3. Key Contributions

• Novel Characterization Method: Introduced a systematic approach to evaluate QKD security across the entire optical spectrum, moving beyond single-wavelength analysis.
• High-Performance Testbench: Developed and reported a testbench capable of characterizing component transmittance from 400 nm to 2300 nm with a dynamic range up to 70 dB.
• Comprehensive Attack Analysis: Applied the methodology to analyze three major attack vectors:
  1. Trojan-horse Attack (THA): Analyzed the leakage of modulator states via reflected light.
  2. Induced-Photorefraction Attack: Analyzed the susceptibility of lithium-niobate modulators to short-wavelength light injection.
  3. Detector-Backflash Attack: Analyzed the leakage of information via light emitted by avalanche photodiodes.
• Source Configuration Optimization: Compared three different QKD source configurations to determine which offers the best resistance against THA.

4. Key Results

• Spectral Deviations: The measurements revealed that standard passive components (isolators, circulators, Variable Optical Attenuators, DWDMs) have significant "spectral side-channels."
  • Example: Isolators designed for 1550 nm showed a drop in isolation (reverse transmittance) of >50 dB in the 1050–1300 nm range.
  • Example: DWDMs and VOAs exhibited chaotic or high transmission at wavelengths far from their design point.
• Trojan-horse Attack Analysis:
  • Configuration (a): Basic setup (VOAs + Isolators + Fiber coil).
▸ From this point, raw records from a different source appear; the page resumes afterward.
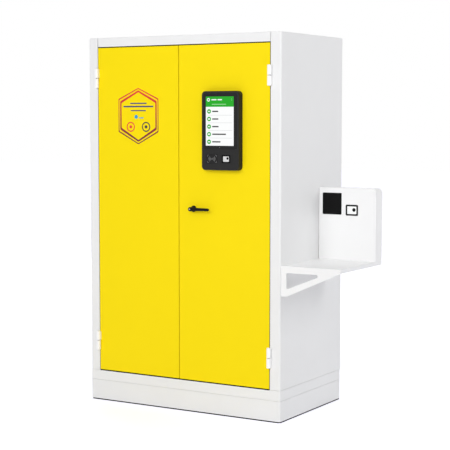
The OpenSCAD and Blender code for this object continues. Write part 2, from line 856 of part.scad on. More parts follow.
module terminal_case() {
    color("#2b2b2a") difference() {
        upright_plate(front_y, term_d) terminal_outline(0);
        upright_plate(front_y + over, term_d + over - term_wall) terminal_outline(term_wall);
        upright_plate(term_y + glass_t, glass_t + over) {
            terminal_rect(0, glass_top - glass_h / 2, glass_w, glass_h);
            terminal_rect(reader_px, port_z, port_w, port_h);
            terminal_rect(scan_px, port_z, port_w, port_h);
        }
        upright_plate(term_y + term_wall + over, term_wall + over) {
            terminal_rect(0, glass_top - glass_h / 2, screen_w, screen_h);
            terminal_rect(scan_px, port_z, port_w / 2, port_h / 2);
        }
    }
}

// Mounting plate on the door face, inside the terminal case
module terminal_back() {
    color("#7d8184") upright_plate(front_y, term_wall) terminal_outline(term_wall + loose);
}

// Circuit board on four posts from the mounting plate
module terminal_board() {
    board_y = front_y - term_wall * 4;
    dx = term_w / 3;
    dz = term_h / 3;
    color("#1f6b3a") {
        upright_plate(board_y, glass_t) terminal_rect(0, 0, dx * 2 + term_wall * 4, dz * 2 + term_wall * 4);
        for (x = [-dx, dx]) for (z = [-dz, dz])
            y_post(term_x + x, front_y - term_wall, term_z + z, term_wall, term_wall * 3 + over / 4);
    }
}

module terminal_display() {
    color("#f4f6f6") upright_plate(term_y + term_wall * 3, term_wall * 2)
        terminal_rect(0, glass_top - glass_h / 2, screen_w + term_wall * 2, screen_h + term_wall * 2);
}

module terminal_glass() {
    color("#15161a") upright_plate(term_y + glass_t, glass_t)
        terminal_rect(0, glass_top - glass_h / 2, glass_w, glass_h);
}

module terminal_reader_window() {
    color("#1b1b1c")
        upright_plate(term_y + glass_t, glass_t) terminal_rect(reader_px, port_z, port_w, port_h);
}

module terminal_scan_window() {
    color("#d8d8d8")
        upright_plate(term_y + glass_t, glass_t / 2) terminal_rect(scan_px, port_z, port_w, port_h);
}

// Top of the side shelf with its outer flange
module wing_shelf() {
    color("#f2f2f2") difference() {
        union() {
            block([side_x, wing_y0, wing_under], [wing_x, wing_y1, wing_z]);
            block([wing_x - wing_sheet, wing_y0, wing_z - wing_edge], [wing_x, wing_y1, wing_z]);
        }
        block([side_x - over, house_y, house_foot], [wing_x + over, wing_y1 + over, wing_z + over]);
    }
}

// Triangular plate with a flange on the cabinet's side, drawn for the front edge of the shelf
module bracket(drop) {
    low = wing_z - drop;
    far = wing_x - wing_sheet;
    color("#f2f2f2") difference() {
        union() {
            upright_plate(wing_y0 + bracket_t, bracket_t) difference() {
                polygon([[side_x, wing_under], [side_x, low], [side_x + bracket_flange, low],
                         [far, wing_z - wing_edge], [far, wing_under]]);
                polygon(rounded([for (s = bracket_hole_shares)
                    [side_x + s[0] * wing_w, wing_under - s[1] * drop]], drop / 20));
            }
            block([side_x, wing_y0, low], [side_x + bracket_t, wing_y0 + bracket_flange, wing_under]);
        }
        for (share = bolt_shares)
            translate([side_x - over, wing_y0 + bolt_in, wing_z - drop * share]) rotate([0, 90, 0])
            cylinder(h = bracket_t + 2 * over, r = bolt_r + loose);
    }
}

module front_bracket() {
    bracket(bracket_h);
}

module rear_bracket() {
    translate([0, wing_y0 + wing_y1, 0]) mirror([0, 1, 0]) bracket(rear_bracket_h);
}

module bracket_bolts() {
    color("#c8ccd0") for (spot = bolt_spots) translate([side_x, spot[0], spot[1]]) rotate([0, 90, 0]) {
        translate([0, 0, -sheet - bolt_r * 2]) cylinder(h = sheet + bolt_r * 3, r = bolt_r);
        translate([0, 0, bracket_t]) cylinder(h = bolt_r, r = bolt_r * 1.8, $fn = 6);
        translate([0, 0, -sheet - bolt_r]) cylinder(h = bolt_r, r = bolt_r * 1.8, $fn = 6);
    }
}

// Outline of the device housing with its upper outer corner rounded, drawn in by a distance
module housing_outline(inset, drop) {
    x0 = side_x + inset;
    x1 = wing_x - inset;
    top = house_top - inset;
    polygon(concat([[x0, house_foot - drop], [x1, house_foot - drop]],
                   corner_arc([x1, wing_z], [x1, top], [x0, top], house_r - inset), [[x0, top]]));
}

// Folded housing, open to the shelf below, with windows in its front
module device_housing() {
    color("#f4f4f4") difference() {
        upright_plate(wing_y1, house_d) housing_outline(0, 0);
        upright_plate(wing_y1 - wing_sheet, house_d - 2 * wing_sheet) housing_outline(wing_sheet, over);
        upright_plate(house_y + wing_sheet + over, wing_sheet + 2 * over) {
            translate([reader_x, reader_z]) square([reader_w, reader_h], center = true);
            translate([scan_x, scan_z]) square([scan_w * 0.9, scan_h * 0.9], center = true);
        }
    }
}

// Reader module filling its window, with its electronics behind
module housing_reader() {
    color("#1c1c1c") {
        upright_plate(house_y + wing_sheet * 2, wing_sheet * 2.5) translate([reader_x, reader_z])
            square([reader_w, reader_h], center = true);
        upright_plate(house_y + wing_sheet * 10, wing_sheet * 8) translate([reader_x, reader_z])
            square([reader_w, reader_h] * 0.8, center = true);
    }
}

// Raised frame round the scanner window, with a collar through the housing front
module housing_scan_frame() {
    color("#202020") difference() {
        union() {
            upright_plate(house_y, wing_sheet) translate([scan_x, scan_z])
                square([scan_w, scan_h], center = true);
            upright_plate(house_y + wing_sheet * 2, wing_sheet * 2) translate([scan_x, scan_z])
                square([scan_w * 0.9, scan_h * 0.9], center = true);
        }
        upright_plate(house_y + wing_sheet * 2 + over, wing_sheet * 3 + 2 * over) translate([scan_x, scan_z])
            square([scan_w * 0.8, scan_h * 0.76], center = true);
    }
}

module housing_scan_window() {
    color("#f4f4f4") upright_plate(house_y + wing_sheet * 2, wing_sheet * 2) translate([scan_x, scan_z])
        square([scan_w * 0.8, scan_h * 0.76], center = true);
}

base_ring();
plinth();
base_frame();
left_side_panel();
right_side_panel();
back_panel();
roof_panel();
top_beam();
door_sill();
floor_liner();
left_liner();
right_liner();
back_liner();
ceiling_liner();
wall_spacers();
fire_strips();
door_seal();
shelf_uprights();
shelf_clips();
lower_tray_shelf();
middle_tray_shelf();
upper_tray_shelf();
sump_tray();
sump_grate();
exhaust_spigot();
earth_stud();
frame_hinge_halves();
hinge_pins();
left_door_skin();
left_door_pan();
left_hinge_halves();
right_door_skin();
right_door_pan();
right_hinge_halves();
seam_seal();
handle_rosette();
handle_lever();
handle_spindle();
lock_pinion();
lock_cylinder();
gear_plate();
rod_guides();
upper_lock_rod();
lower_lock_rod();
terminal_case();
terminal_back();
terminal_board();
terminal_display();
terminal_glass();
terminal_reader_window();
terminal_scan_window();
wing_shelf();
front_bracket();
rear_bracket();
bracket_bolts();
device_housing();
housing_reader();
housing_scan_frame();
housing_scan_window();
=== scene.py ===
"""Looks of a two-door safety cabinet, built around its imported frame.

The frame has +X to the right, +Y to the rear and +Z up. Lamps, camera and floor are in metres. Pieces are
worked out in millimetres and turned into metres where their vertices are made.
"""
import json
import math

import bmesh
import bpy
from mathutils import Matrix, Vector


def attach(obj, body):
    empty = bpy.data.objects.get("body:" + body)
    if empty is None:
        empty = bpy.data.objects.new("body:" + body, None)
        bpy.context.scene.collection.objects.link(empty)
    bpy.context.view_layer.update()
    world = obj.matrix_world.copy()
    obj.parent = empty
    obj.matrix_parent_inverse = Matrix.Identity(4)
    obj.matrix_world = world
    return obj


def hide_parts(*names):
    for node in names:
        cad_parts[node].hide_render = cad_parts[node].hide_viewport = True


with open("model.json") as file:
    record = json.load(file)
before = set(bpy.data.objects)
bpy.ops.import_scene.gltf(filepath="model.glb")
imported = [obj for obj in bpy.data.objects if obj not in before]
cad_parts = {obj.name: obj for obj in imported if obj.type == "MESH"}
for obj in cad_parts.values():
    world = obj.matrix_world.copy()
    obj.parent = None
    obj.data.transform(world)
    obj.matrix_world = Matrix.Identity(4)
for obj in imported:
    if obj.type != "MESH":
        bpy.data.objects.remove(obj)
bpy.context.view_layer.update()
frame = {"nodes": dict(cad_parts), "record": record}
MM = 0.001


# Camera

CAMERA_PLACE = (3.80042, -6.22006, 1.56570)
CAMERA_TARGET = (0.27130, -0.350, 1.01034)
CAMERA_LENS, SENSOR = 105.6, 36.0
SIGHT = 100.0


def aim(obj, place, target):
    """Puts a camera or lamp at its place and turns it to its target."""
    obj.location = place
    obj.rotation_euler = (Vector(target) - Vector(place)).to_track_quat("-Z", "Y").to_euler()


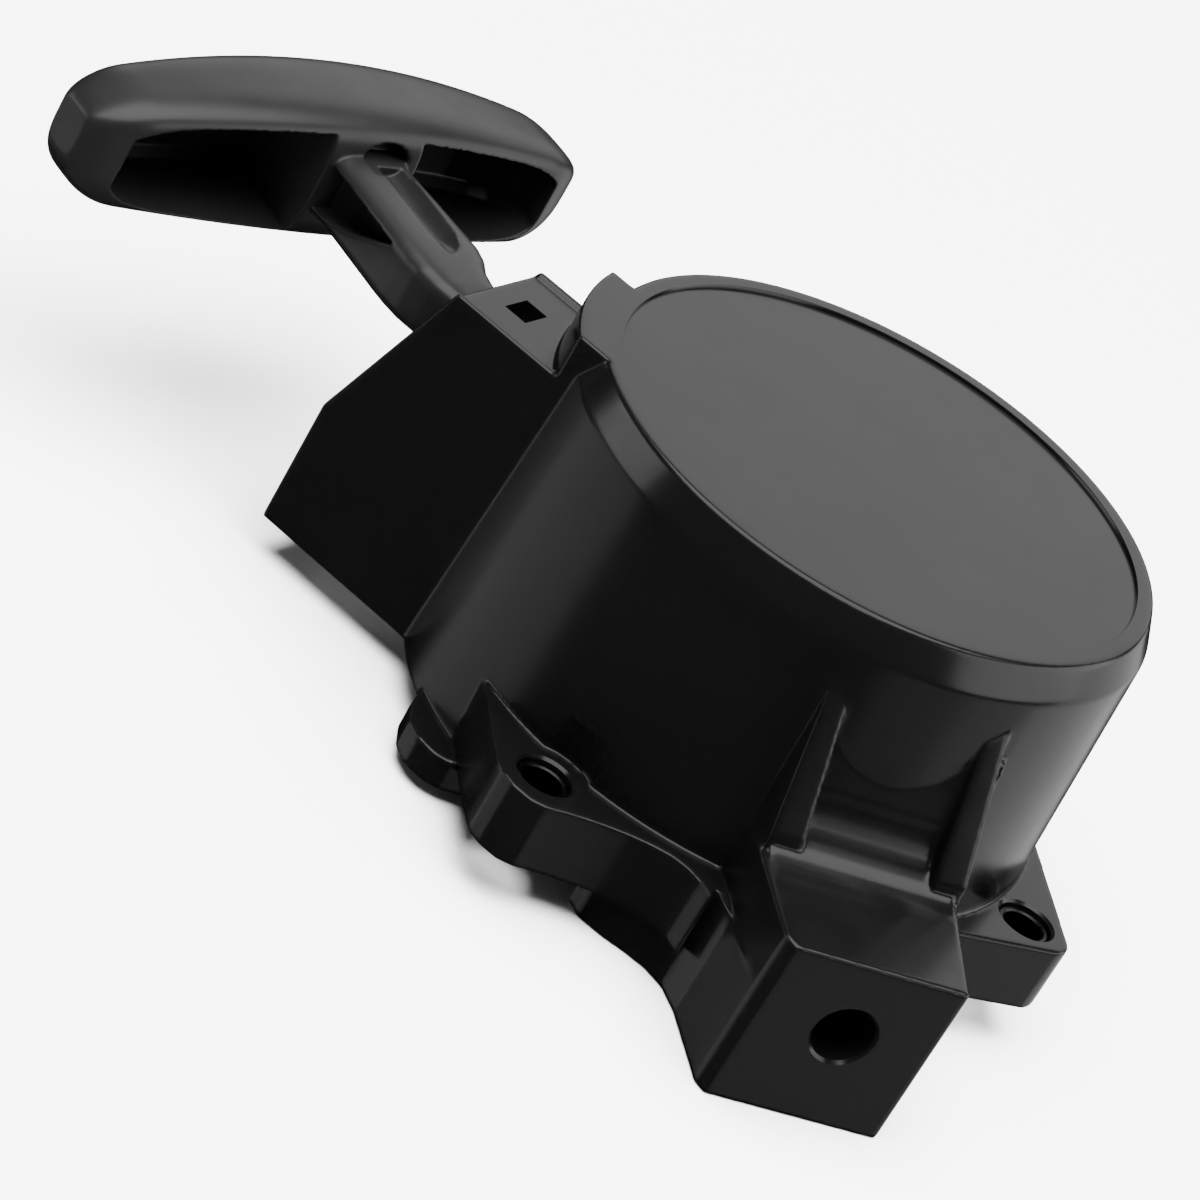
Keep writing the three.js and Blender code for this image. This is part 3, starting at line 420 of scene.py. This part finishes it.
# ------------------------------------------------------------------ camera
camera_data = bpy.data.cameras.new("camera")
camera_data.lens = 156.99
camera_data.sensor_width = 36.0
camera_data.clip_start = 0.01
camera = bpy.data.objects.new("camera", camera_data)
camera.matrix_world = Matrix((
    (0.72172384, -0.61771557, 0.31231741, 0.233961),
    (0.5226065, 0.19042881, -0.83103509, -0.698920),
    (0.45386908, 0.76299695, 0.46025918, 0.397187),
    (0, 0, 0, 1)))
bpy.context.scene.collection.objects.link(camera)
bpy.context.scene.camera = camera


# ------------------------------------------------------------------ housing
HOUSING_GRID = (9, 0.85)  # octree depth and share of it that the housing's mesh fills
HANDLE_GRID = (9, 0.9)
EDGE_ROUNDS = 10
HOUSING_TRIANGLES = 190000
HANDLE_TRIANGLES = 120000
FILL_GROW = 0.3  # plugs for the CAD's faceted holes reach this far past their walls
PANEL_CUT_GAP = 0.1
EDGE_FLARE = 0.45
PAST = 0.5  # cutters run this far past the faces


def flared_hole(radius, low, high):
    """Outline of a hole through a plate from low to high, with a broken edge at both faces."""
    wide = radius + EDGE_FLARE + PAST
    return [(0, low - PAST), (wide, low - PAST), (radius, low + EDGE_FLARE), (radius, high - EDGE_FLARE),
            (wide, high + PAST), (0, high + PAST)]


def plug(radius, low, high):
    """Outline of a plain round bar from low to high."""
    return [(0, low), (radius, low), (radius, high), (0, high)]


def at_ear(angle):
    return Matrix.Translation((*polar(EAR_PCD_R, angle), 0))


IN_BLOCK = ON_BLOCK @ Matrix.Translation((0, 0, BLOCK_HOLE_Z)) @ ALONG_X


def roof_box(name, grow, low, high):
    (x, y), (wide, deep) = ROOF_HOLE
    half_x, half_y = wide / 2 + grow, deep / 2 + grow
    return block(name, (x - half_x, y - half_y, low), (x + half_x, y + half_y, high))


def housing_fills():
    """Plugs for the faceted recess and holes of the CAD housing, which are cut again round."""
    panel = plug(PANEL_R + FILL_GROW, DRUM_H - 2, DRUM_H)
    fills = [turned("fill_panel", panel)]
    for angle in EAR_ANGLES:
        outline = plug(EAR_HOLE_R + FILL_GROW, EAR_LOW, EAR_TOP)
        fills.append(turned("fill_ear", outline, 32, at_ear(angle)))
    outline = plug(BLOCK_HOLE_R + FILL_GROW, BLOCK_REACH - BLOCK_HOLE_DEPTH - PAST, BLOCK_REACH)
    fills.append(turned("fill_block", outline, 40, IN_BLOCK))
    fills.append(roof_box("fill_roof", FILL_GROW, TOWER_TOP_Z - 2.2, TOWER_TOP_Z))
    return fills


def housing_cuts():
    top = DRUM_H
    panel = [(0, top - PANEL_DEPTH), (PANEL_R - 0.08, top - PANEL_DEPTH), (PANEL_R, top - PANEL_CUT_GAP),
             (PANEL_R + PANEL_CUT_GAP, top), (PANEL_R + PANEL_CUT_GAP, top + 1), (0, top + 1)]
    cuts = [turned("cut_panel", panel, 256)]
    for angle in EAR_ANGLES:
        outline = flared_hole(EAR_HOLE_R, EAR_LOW, EAR_TOP)
        cuts.append(turned("cut_ear", outline, 64, at_ear(angle)))
    near, far, r = BLOCK_REACH - BLOCK_HOLE_DEPTH, BLOCK_REACH, BLOCK_HOLE_R
    bore = [(0, near), (r, near), (r, far - PAST), (r + 1.0, far + PAST), (0, far + PAST)]
    cuts.append(turned("cut_block", bore, 72, IN_BLOCK))
    cuts.append(roof_box("cut_roof", 0, TOWER_TOP_Z - 4, TOWER_TOP_Z + 3))
    return cuts


def make_housing():
    shell = cad_copy("housing", "housing_shell")
    combined(shell, housing_fills(), "UNION")
    crisp_mesh(shell, *HOUSING_GRID)
    wall = [(RIM_R, 0), (SHOULDER_R, DRUM_H - SHOULDER_H)]
    bevel = [(SHOULDER_R, DRUM_H - SHOULDER_H), (DISC_R, DRUM_H)]
    inner = [(RIM_R - WALL_T, 0), (SHOULDER_R - WALL_T, DRUM_H - DISC_T - 3)]
    pressed_round(shell, [(False, wall), (False, bevel), (True, inner)], 0.08)
    relaxed(shell, EDGE_ROUNDS)
    thinned(shell, HOUSING_TRIANGLES)
    combined(shell, housing_cuts(), "DIFFERENCE")
    smooth_shaded(shell, 38)
    return finished(shell, HOUSING_PLASTIC, "housing_plastic", "base", "housing")


make_housing()


SLEEVE_GAP, SLEEVE_WALL, SLEEVE_EDGE, SLEEVE_SHY = 0.15, 1.0, 0.25, 1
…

Found to have high-risk bands near 1200 nm and 1900 nm, reducing the secure key generation distance to <60%.
  • Configuration (b): Added a Dense Wavelength Division Multiplexer (DWDM). Still suffered from high-risk bands due to the DWDM's poor out-of-band rejection.
  • Configuration (c): Replaced DWDM with a Fiber Bragg Grating (FBG) based filter. This configuration provided >40 dB attenuation across the entire 750–2270 nm range (except the narrow 1550 nm passband).
  • Outcome: Configuration (c) allowed the QKD system to maintain >93% of the maximum key generation distance even under a full-spectrum Trojan-horse attack, effectively making the system resistant.
• Other Attacks:
  • Induced-Photorefraction: The FBG-based filter (Config c) provided sufficient attenuation at 405 nm and 532 nm to prevent measurable changes in modulator properties, though a general security proof for this specific attack is still needed.
  • Detector-Backflash: The methodology highlights the need to integrate the emission spectrum of detectors with the channel transmittance to calculate leakage probabilities.

5. Significance

• Certification Standard: This work provides a concrete framework and toolset for the certification of QKD systems. It addresses the need for standards (like ISO/IEC 23837) to move beyond single-wavelength testing.
• Practical Security: It demonstrates that "secure" QKD systems can be vulnerable if not tested across the full spectrum. The identification of the FBG-based filter as a superior protection mechanism offers a practical solution for commercial QKD deployment.
• Broad Applicability: The methodology is applicable to both Discrete-Variable (DV) and Continuous-Variable (CV) QKD systems, as both are susceptible to wavelength-dependent attacks.
• Future-Proofing: By characterizing components up to 2300 nm and proposing physical filters for the rest, the paper ensures QKD systems are robust against future attacks that might exploit unknown spectral windows.

In conclusion, the paper establishes that full-spectrum characterization is essential for QKD security. It proves that without wide-band testing and appropriate physical filtering, QKD systems remain vulnerable to sophisticated attacks exploiting spectral transparency windows.